De plus, cette technique vous permet d’avoir un profil générique vraiment générique (donc médiocre tout le temps, mais prévisible) et de le compléter au besoin par un profilage plus spécifique, qui n’a pas besoin d’être standardisé mais simplement adapté aux conditions de prise de vue réelles des photos que vous allez traiter. On s’enlève une grosse contrainte sur la qualité de l’éclairage.

Pour toutes ces raisons, j’ai arrêté il y a des années d’essayer de me battre avec des profils ICC capteur faits maison. Typiquement, j’avais des problèmes dans les bleus, qui sortaient sur-saturés avec un bruit chromatique bizarre.

Vous n’êtes pas obligé de faire comme moi, mais si vous optez pour un profil ICC maison, pensez à utiliser le mode de vérification du module calibration des couleurs pour contrôler que tout se passe normalement et valider que le delta E moyen est bien plus bas qu’avec un profil standard. Et surtout, pour un profil générique, essayez d’évaluer la qualité du profil sur une photo différente de celle qui a servi à l’établir, ce qui permettra de juger de sa robustesse.

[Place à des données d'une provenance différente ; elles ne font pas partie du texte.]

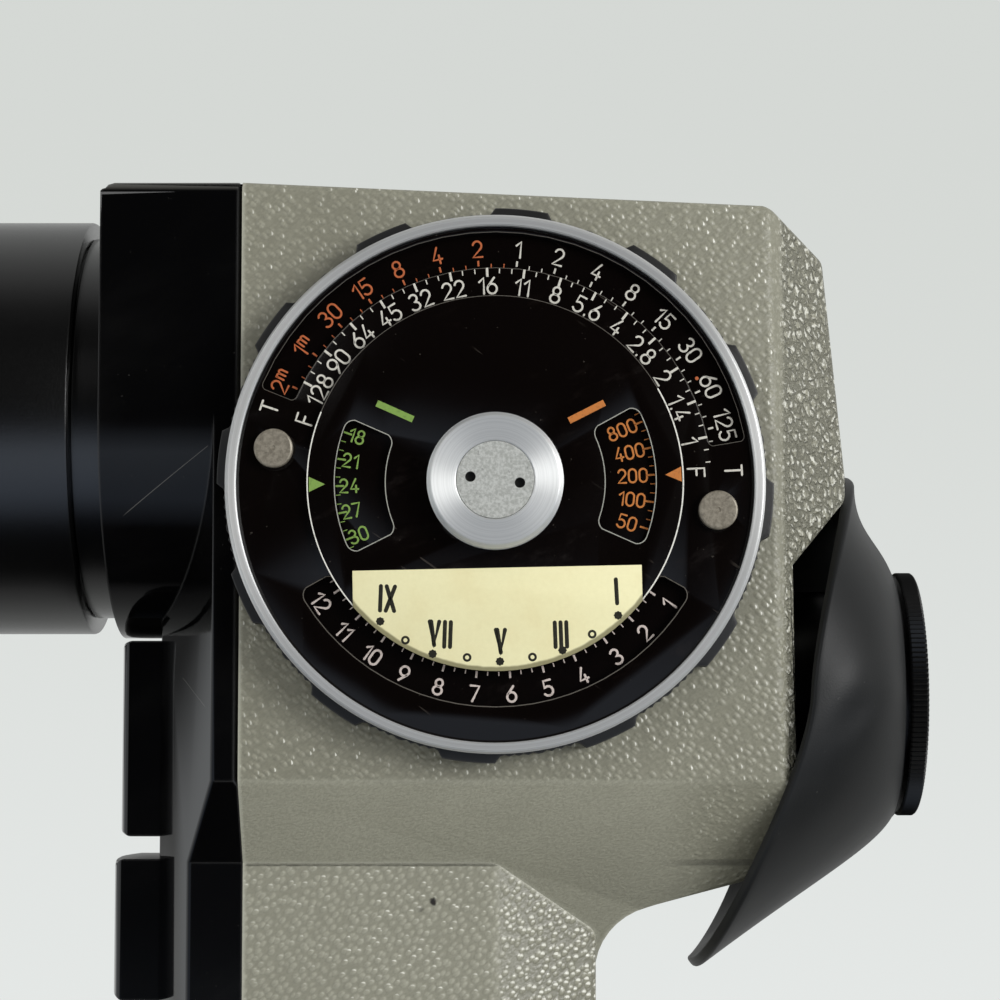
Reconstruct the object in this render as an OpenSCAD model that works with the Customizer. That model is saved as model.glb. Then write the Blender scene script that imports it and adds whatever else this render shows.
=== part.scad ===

Notez que la situation est différente si vous profilez un écran, car il produit sa propre lumière et n’est pas sujet aux reflets, donc on a réglé tous les problèmes qui se posaient avec la prise en photo d’une mire réfléchissante. Profilez vos écrans avec des profils de type matrice et courbes 3D, surtout pas avec des LUT (qui sont théoriquement plus précises mais ne pardonnent aucune erreur de mesure et ne sont valides que pour une intensité définie de rétro-éclairage).

Notez finalement que tout profil n’est pas forcément ICC. ICC (v2 ou v4) est une spécification particulière de profil de couleur, mais à la fin, tout profil ne fait que décrire la conversion entre deux espaces de couleur, et pour nous ici, entre le RGB capteur et le CIE XYZ 1931 de référence. D’autres profils existent suivant les besoins et les priorités, avec une pris en charge logicielle fatalement moins large.